THE STATE OF NEW HAMPSHIRE
In Case No. 2005-0053, Van E. Hertel, Sr., Trustee of The
Raed Hertel Family Trust, U/D/O 1/191 v. Universal Grace
Church, the court on April 17, 2006, issued the following order:
The petitioner, Van E. Hertel, Sr., Trustee of the Raed Hertel Family Trust,
U/D/O 1/191, appeals the order of the trial court ruling on his petition to
establish a right of way across the property of the respondent, Universal Grace
Church. He argues that the trial court erred in limiting his use to occasional
recreational use and logging and in denying him an easement on the grounds of
necessity. We affirm.
“[T]he uses to which easements may be put are questions of fact to be
arrived at by considering all of the surrounding circumstances, including
location, the uses of both parties’ properties and the advantage of one owner’s
use and the disadvantage to the other owner caused by that use.” Nadeau v.
Town of Durham, 129 N.H. 663, 667 (1987) (quotations omitted). Credibility and
the weight to be given to testimony are questions of fact for the trial court; if the
findings could reasonably be made on all the evidence they must stand. Sargent
Lake Ass’n v. Dane, 118 N.H. 720, 721 (1978). We will not substitute our
judgment for that of the trier of fact if it is supported by the evidence, especially
when he has been supported in reaching his conclusions by a view. Heston v.
Ousler, 119 N.H. 58, 60 (1979).
In this case, the trial court found that the petitioner had acquired an
easement by prescription based on both adverse possession and equitable
estoppel. The petitioner contends that the trial court’s limitation on the use of
the easement imposed an unreasonable and ambiguous restriction, severely
limiting the petitioner’s use and transferability of the parcel. Although he argues
that the trial court erred by focusing on the use of the dominant estate rather
than the use of the easement, we disagree. In its order, the trial court found that
the driveway and adjoining woods road that were the subject of the dispute “have
been used for both recreational uses and logging activities.” The record contains
evidence to support these findings. Based upon these findings, the trial court
found that the reasonable use of the easement was for travel related to occasional
recreational use and logging. See Sandford v. Town of Wolfeboro, 152 N.H. 1, 4
(2005) (scope of prescriptive easement defined by character and nature of use
that created it).
The petitioner also argues that, in assessing the scope of the easement, the
trial court should have applied a test of foreseeability and that the owner of the
servient estate “could easily have foreseen that once the property was logged, a
subsequent owner might choose to develop the parcel, even for a few single family
dwellings.” Based upon the record before us and the reasoning we have
previously articulated herein, we conclude that the trial court did not err in
failing to find that the petitioner had acquired a general easement. See id.

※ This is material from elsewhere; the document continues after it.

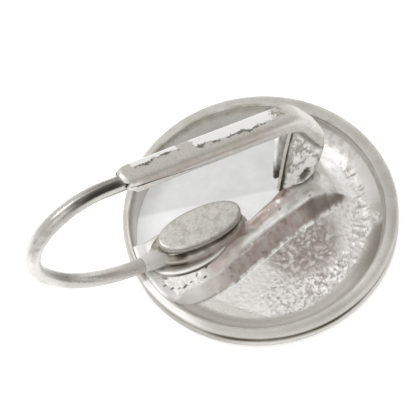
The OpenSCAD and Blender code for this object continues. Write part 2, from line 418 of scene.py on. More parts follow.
button_silver = silver(
    "button_silver", base=(0.70, 0.682, 0.652), dark=(0.20, 0.17, 0.14), roughness=0.47,
    scratches=0.24, bump=0.22, tarnish=0.45, reach=0.5, dress=dress_button)
# the wire's near black tone is that of its painted dark reflection
wire_silver = silver(
    "wire_silver", base=(0.55, 0.535, 0.51), dark=(0.25, 0.22, 0.19), roughness=0.27,
    scratches=0.35, bump=0.14, tarnish=0.4, reach=0.3,
    dress=blotted(0.2, (0.38, 0.35, 0.30), (0.08, 0.074, 0.066)))
tag_silver = silver(
    "tag_silver", base=(0.60, 0.58, 0.55), dark=(0.13, 0.10, 0.06), roughness=0.45,
    scratches=0.5, bump=0.22, tarnish=0.95, reach=0.5,
    dress=blotted(0.55, (0.36, 0.335, 0.285), PATINA_AND_SHADE_TONE))
lever_silver = silver(
    "lever_silver", base=(0.715, 0.697, 0.667), dark=(0.20, 0.17, 0.15), roughness=0.46,
    scratches=0.45, bump=0.25, tarnish=0.45, reach=0.4, dress=dress_lever)


# Button: the rolled rim

def make_rim():
    # radius, height, and how far the circle is shifted to the hollow's centre
    profile = [(8.06, 0.02, 1), (8.3, 0, 1), (8.5, 0, 0)]
    profile += [(r, z, 0) for r, z in arc(8.5, 0.5, 0.5, -75, 0, 8) + [
        (9, 0.8), (9, 1.09), (8.985, 1.125), (8.93, 1.15), (8.90, 1.165), (8.90, 1.225),
        (8.93, 1.245), (8.975, 1.27), (8.98, 1.32), (8.985, 1.5)]]
    for k in range(1, 17):
        turn = math.radians(90 * k / 16)
        inwards = 1 - math.cos(turn)
        profile.append((8.985 - 0.66 * inwards, 1.5 + 0.6 * math.sin(turn) ** 0.75, inwards))
    profile += [(r, z, 1) for r, z in (
        (8.30, 2.085), (8.28, 2.05), (8.265, 2), (8.25, 1.97), (8.215, 1.95), (8.195, 1.92),
        (8.185, 1.86), (8.16, 1.7), (8.11, 1.5), (8.07, 1.38), (8.05, 1.25), (8.05, 0.7))]
    turns = full_turn(320)
    verts = []
    for r, z, shift in profile:
        for a in turns:
            # the lip isn't perfectly even
            ripple = 0.012 * math.sin(3 * a + 0.7) + 0.008 * math.sin(7 * a) if z > 1.9 else 0
            verts.append((r * math.cos(a) + HOLLOW[0] * shift, r * math.sin(a) + HOLLOW[1] * shift,
                          z + ripple * (z - 1.9) * 4))
    rim = mesh_object("ring", verts, grid_faces(len(profile), len(turns), True, True, True), 50)

    # where a point lies: 0 is at +x, and the angle falls to -pi through the near side
    x, y, z = np.array(verts).T
    angle = np.arctan2(y, x)
    hollow_r = np.hypot(x - HOLLOW[0], y - HOLLOW[1])
    outside = smooth(8.7, 8.85, np.hypot(x, y))
    inside = smooth(8.29, 8.22, hollow_r)
    lip = smooth(1.45, 1.7, z)
    step = smooth(8.42, 8.33, hollow_r) * smooth(1.9, 1.94, z)
    merged = smooth(-0.9, -1.3, angle)
    left = smooth(-2.45, -2.75, angle)
    worst = near(angle, -1.95, 0.4, 0.8)
    grime = value_noise(angle * 6, z * 3, 12)

    # the seam is dark and wide where it is worst, and elsewhere a fine line with a painted highlight
    seam = near(z, SEAM_Z, 0.05 + 0.05 * worst, 0.12 + 0.06 * worst) * outside
    seam = seam * unit(0.2 + 0.2 * grime + 0.75 * worst) * (1 - 0.8 * left)
    faint_seam = near(z, SEAM_Z, 0.05, 0.12) * outside * (1 - worst)
    # painted shade in the crease between the lip and the wall, on the right
    rim_crease_shade = smooth(8.35, 8.31, hollow_r) * smooth(1.98, 2.03, z)
    rim_crease_shade = rim_crease_shade * span(angle, -1.1, -0.7, 0.25, 0.45) * unit(0.5 + 0.6 * grime)

    # painted shade on the rim's outer side, on the lip at the near side and the right, and in the step inside
    # the lip
    low_band = outside * smooth(1.95, 1.3, z) * (0.75 + 0.2 * grime)
    low_band = low_band * (1 - 0.75 * smooth(1.25, 1.08, z) * smooth(-2.5, -2.2, angle))
    lip_shade = lip * most(0.5 * near(angle, -2.05, 0.4, 0.75), 0.2 * near(angle, -0.3, 0.35, 0.75))
    step_shade = step * (0.6 + 0.25 * grime) * (1 - 0.9 * merged)

    warm = 0.19 + 0.06 * near(angle, -2, 0.5, 1) + 0.18 * fractal(angle * 14, z * 4, 1, 16, 3)
    far_wall = smooth(8.28, 8.2, hollow_r) * smooth(0.3, 0.6, angle) * smooth(1.55, 1.8, z)
    far_grime = far_wall * unit(0.45 + 0.5 * value_noise(angle * 40, z * 5, 14))
    streak = smooth(8.58, 8.42, hollow_r) * span(angle, 0, 0.4, 2.4, 2.9)
    broken = 0.25 + 1.1 * fractal(angle * 9, hollow_r * 3, 1, 183, 3)
    streak = streak * smooth(1.9, 2, z) * np.clip(broken, 0, 0.75)

    # painted light on the lip and its inner side at the lower left
    paint(rim,
          tarnish=most(0.95 * seam, 0.6 * rim_crease_shade),
          shade=most(low_band, step_shade, lip_shade),
          frost=most(lip * (0.5 + 0.3 * merged + 0.2 * left), inside * (0.45 + 0.5 * left),
                     0.95 * faint_seam, 0.9 * step),
          bright=most(0.95 * lip * left, 0.95 * inside * left, 0.6 * faint_seam, 0.35 * step * merged),
          olive=unit(most(lip * warm * (1 - 0.6 * merged), far_grime, streak)))
    return rim


# Button: the back, a height map from the near wall to the see-through half

# lines in x and y: the see-through half's edge, and both edges of the bar's side, with its stain and painted
# reflection
EDGE = [(-8.6, 2.62), (-7.6, 2.5), (-6.4, 2.55), (-5, 2.4), (-3.8, 2.05), (-2.7, 1.45), (-1.8, 0.6),
        (-0.93, -0.15), (0.16, 0.1), (1.16, 0.28), (2.01, 0.55), (2.6, 0.95), (3.1, 1.65), (3.7, 2.6),
        (4.6, 4), (6.4, 6.6)]
CROWN = [(-8.6, -2.2), (-7.77, -2.2), (-6.2, -2.35), (-4.66, -2.3), (-2.02, -1.83), (0.49, -1.49),
         (2.04, -1.43), (3.25, -1.32), (4.15, -1.5), (4.82, -1.9), (5.6, -2.3)]
FOOT = [(-8.6, -2.5), (-7.43, -2.6), (-6.06, -2.9), (-4.2, -3), (-2.32, -2.8), (0.57, -2.38),
        (1.78, -2.31), (3.06, -2.3), (5.06, -2.2), (5.8, -2.3)]
EDGE_END = EDGE[-1][0]
FLOOR_Z, FLOOR_R, WALL_R, WALL_TOP = 0.7, 6.75, 8.19, 1.90
BAR_FOOT_Z, CROWN_Z = 0.68, 1.60
COLS, ROWS = 320, 240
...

(“Because no use can ever be exactly duplicated, some variation between the use
by which a prescriptive easement was created and the uses made under it after
its creation is inevitable.”). While we have approved some evolution in the scope
of prescriptive easements, the doctrine of foreseeability does not require that a
limited easement be converted to general use when the previous use cannot be
The petitioner also argues that once the trial court found that a right of
way had been created by equitable estoppel, it erred in applying a reasonable use
standard. He does not argue that a reasonable use standard does not apply in
cases based on equitable estoppel, but rather that in this case, the testimony did
not support a finding that the right of way was in any way limited. A review of
the record, however, provides evidence to support the trial court’s finding that the
parties’ discussion of the use of the road concerned logging operations.
Accordingly, we find no error.
Nor do we find the scope of the easement ambiguous. Because no use can
ever be exactly duplicated, the trial court was correct in establishing the
parameters of permissible use. These parameters closely approximated the
previous use, that is, infrequent use related to occasional recreation and logging.
The petitioner’s final argument is that the trial court erred in failing to
grant an easement by necessity. Easements by necessity arise from the implied
intent of the parties; necessity alone is insufficient to create such an easement.
Bradley v. Patterson, 121 N.H. 802, 803 (1981). The trial court found that the
petitioner failed to establish that access to its property was only possible over the
respondent’s land and that the earlier owners of the land intended to create an
easement at the time of the land’s subdivision. Because these are factual
determinations and the record before us on appeal supports findings that the
evidence was inconclusive at trial, we find no error.
BRODERICK, C.J., and DUGGAN and GALWAY, JJ., concurred.